When an indictment charges an habitual felon with a felony as above provided and an indictment also charges that said person is an habitual felon as provided herein, the defendant shall be tried for the principal felony as provided by law. The indictment that the person is an habitual felon shall not be revealed to the jury unless the jury shall find that the defendant is guilty of the principal felony or other felony with which he is charged. If the jury finds the defendant guilty of a felony, the bill of indictment charging the defendant as an habitual felon may be presented to the same jury. Except that the same jury may be used, the proceedings shall be as if the issue of habitual felon were a principal charge. If the jury finds that the defendant is an habitual felon, the trial judge shall enter judgment according to the provisions of this Article. If the jury finds that the defendant is not an habitual felon, the trial judge shall pronounce judgment on the principal felony or felonies as provided by law. (1967, c. 1241, s. 5.)

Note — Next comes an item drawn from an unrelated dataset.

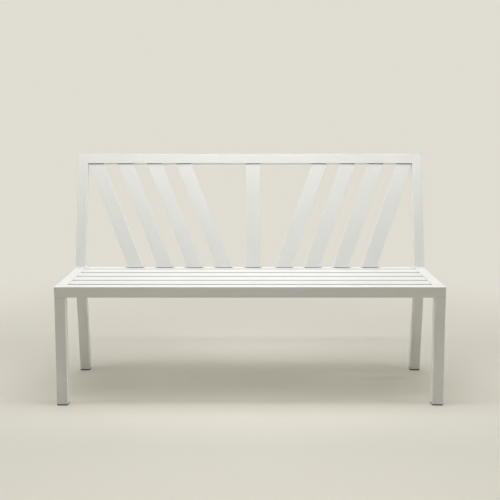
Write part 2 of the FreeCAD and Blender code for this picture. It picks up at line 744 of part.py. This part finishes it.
def hexagon_prism(across_flats, bottom, top):
    """An upright hexagonal prism round the Z axis."""
    radius = across_flats / math.sqrt(3)
    turns = [i * math.pi / 3 for i in range(7)]
    corners = [Vector(radius * math.cos(turn), radius * math.sin(turn), bottom) for turn in turns]
    return Part.Face(Part.makePolygon(corners)).extrude(Vector(0, 0, top - bottom))


def frame_screw():
    """The button-head screw of the legs and posts. Its head sits on the XY plane."""
    shank, length = value("frame_screw_diameter / 2"), value("frame_screw_length")
    head, crown, height = (
        value(size) for size in ("frame_head_diameter / 2", "frame_head_crown / 2", "frame_head_height")
    )
    outline = [(0, -length), (shank, -length), (shank, 0), (head, 0), (crown, height), (0, height)]
    socket = hexagon_prism(value("frame_socket_width"), height - value("frame_socket_depth"), height)
    return turned(outline).cut(socket)


def rail_bolt():
    """The countersunk bolt of the top rail. The top of its head lies on the XY plane."""
    shank, length = value("bolt_diameter / 2"), value("leg_tube + end_block_length")
    head, height = value("bolt_head_diameter / 2"), value("bolt_head_height")
    outline = [(0, 0), (head, 0), (shank, -height), (shank, -length), (0, -length)]
    socket = hexagon_prism(value("bolt_socket_width"), -value("bolt_socket_depth"), 0)
    return turned(outline).cut(socket)


def screw_group(name, master, places):
    """One object that holds copies of a screw. Places are measured from the bench's front."""
    group = doc.addObject("Part::Feature", name)
    group.Label = name
    copies = []
    for spot in places:
        copy = master.copy()
        copy.Placement = spot
        copies.append(copy)
    group.Shape = Part.makeCompound(copies)
    group.Placement = Placement(Vector(0, value("front"), 0), Rotation())


def about_x(angle):
    """A turn about the X axis, in degrees."""
    return Rotation(Vector(1, 0, 0), angle)


def side_middles():
    """The middles of the left and the right legs and posts."""
    return [value(f"{left} + leg_tube / 2") for left in SIDES.values()]


def leg_screws():
    """A screw through the rear wall of every leg."""
    places = []
    for joint, rake in LEG_PAIRS.values():
        y, z = leg_screw_spot(rake, "0")
        for x in side_middles():
            spot = Vector(x, value(f"{joint} + {y}"), value(f"frame_underside + {z}"))
            places.append(Placement(spot, about_x(value(f"{rake} - 90"))))
    screw_group("leg_screws", frame_screw(), places)


def back_placement():
    """The back's frame, measured from the bench's front."""
    origin = Vector(0, value("post_front"), value("seat_height"))
    return Placement(origin, about_x(-value("back_recline")))


def post_screws():
    """A screw through the rear wall of each post."""
    places = []
    for x in side_middles():
        spot = Placement(Vector(x, value("post_depth"), value("post_screw")), about_x(-90))
        places.append(back_placement().multiply(spot))
    screw_group("post_screws", frame_screw(), places)


def top_rail_bolts():
    """A bolt through each post into the block of the top rail."""
    places = []
    for sign in (-1, 1):
        head = Vector(sign * value("half_width"), value("post_depth / 2"), value("bolt_height"))
        spot = Placement(head, Rotation(Vector(0, 1, 0), sign * 90))
        places.append(back_placement().multiply(spot))
    screw_group("top_rail_bolts", rail_bolt(), places)


# ---------------------------------------------------------------- the bench


def build():
    """Makes every sub-part."""
    cross_rail("front_rail", "0")
    rear_rail()
    for side in SIDES:
        side_rail(side)
    rail_end_plugs()
    for pair in LEG_PAIRS:
        for side in SIDES:
            leg(pair, side)
        leg_spigots(pair)
        foot_glides(pair)
    for number in range(SEAT_SLATS):
        seat_slat(number)
    seat_slat_plugs()
    cross_bearer("left", "(-bearer_spacing / 2)")
    cross_bearer("right", "(bearer_spacing / 2)")
    end_ledge("left", -1)
    end_ledge("right", 1)
    for side in SIDES:
        back_post(side)
        post_socket(side)
    post_caps()
    back_top_rail()
    top_rail_blocks()
    for slat in back_slats():
        back_slat(slat)
    for group in ("left", "upright", "right"):
        slat_foot_plugs(group)
        slat_head_plugs(group)
    leg_screws()
    post_screws()
    top_rail_bolts()
    doc.recompute()


def sub_parts():
    """The objects that are sub-parts: the bodies and the screw groups."""
    return [item for item in doc.Objects if item.TypeId in ("PartDesign::Body", "Part::Feature")]


def check():
    """Stops if an object failed or a sub-part has no sound shape."""
    for item in doc.Objects:
        if {"Invalid", "Error"} & set(item.State):
            raise RuntimeError(f"{item.Name} of {item.Label} failed: {item.State}")
    for part in sub_parts():
        if part.Shape.isNull() or not part.Shape.isValid() or not part.Shape.Solids:
            raise RuntimeError(f"{part.Label} has no sound shape")


def write():
    """Writes each sub-part to its own file."""
    os.makedirs("parts", exist_ok=True)
    for part in sub_parts():
        part.Shape.exportStep(f"parts/{part.Label}.step")
        print(f"{part.Label}: {len(part.Shape.Solids)} solids, {part.Shape.Volume / 1000:.1f} cm3")


build()
check()
write()
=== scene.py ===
"""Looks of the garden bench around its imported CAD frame, in metres: +X right, +Y back, +Z up."""

import json
import math

import bmesh
import bpy
from mathutils import Matrix, Vector


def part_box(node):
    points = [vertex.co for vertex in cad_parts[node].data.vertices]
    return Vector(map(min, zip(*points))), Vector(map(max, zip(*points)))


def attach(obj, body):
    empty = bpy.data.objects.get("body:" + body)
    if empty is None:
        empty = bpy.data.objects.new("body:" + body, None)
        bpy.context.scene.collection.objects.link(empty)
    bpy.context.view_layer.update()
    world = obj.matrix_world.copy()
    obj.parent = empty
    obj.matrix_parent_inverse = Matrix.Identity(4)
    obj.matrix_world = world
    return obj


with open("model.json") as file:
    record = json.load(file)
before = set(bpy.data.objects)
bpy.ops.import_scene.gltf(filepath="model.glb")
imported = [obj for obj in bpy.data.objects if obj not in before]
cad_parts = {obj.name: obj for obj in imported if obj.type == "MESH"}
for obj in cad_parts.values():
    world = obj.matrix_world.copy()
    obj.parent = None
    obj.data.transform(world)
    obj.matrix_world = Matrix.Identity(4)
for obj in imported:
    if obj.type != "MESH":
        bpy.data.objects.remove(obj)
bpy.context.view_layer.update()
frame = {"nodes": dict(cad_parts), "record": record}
scene = bpy.context.scene
nodes = frame["nodes"]
MM = 0.001


# ---------------------------------------------------------------- materials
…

§ 14-7.6. Sentencing of habitual felons.
When an habitual felon as defined in this Article commits any felony under the laws of the State of North Carolina, the felon must, upon conviction or plea of guilty under indictment as provided in this Article (except where the felon has been sentenced as a Class A, B1, or B2 felon) be sentenced at a felony class level that is four classes higher than the principal felony for which the person was convicted; but under no circumstances shall an habitual felon be sentenced at a level higher than a Class C felony. In determining the prior record level, convictions used to establish a person's status as an habitual felon shall not be used. Sentences imposed under this Article shall run consecutively with and shall commence at the expiration of any sentence being served by the person sentenced under this section. (1967, c. 1241, s. 6; 1981, c. 179, s. 13; 1993, c. 538, s. 9; 1994, Ex. Sess., c. 22, ss. 15, 16; c. 24, s. 14(b); 1993 (Reg. Sess., 1994), c. 767, s. 16; 2011-192, s. 3(d).)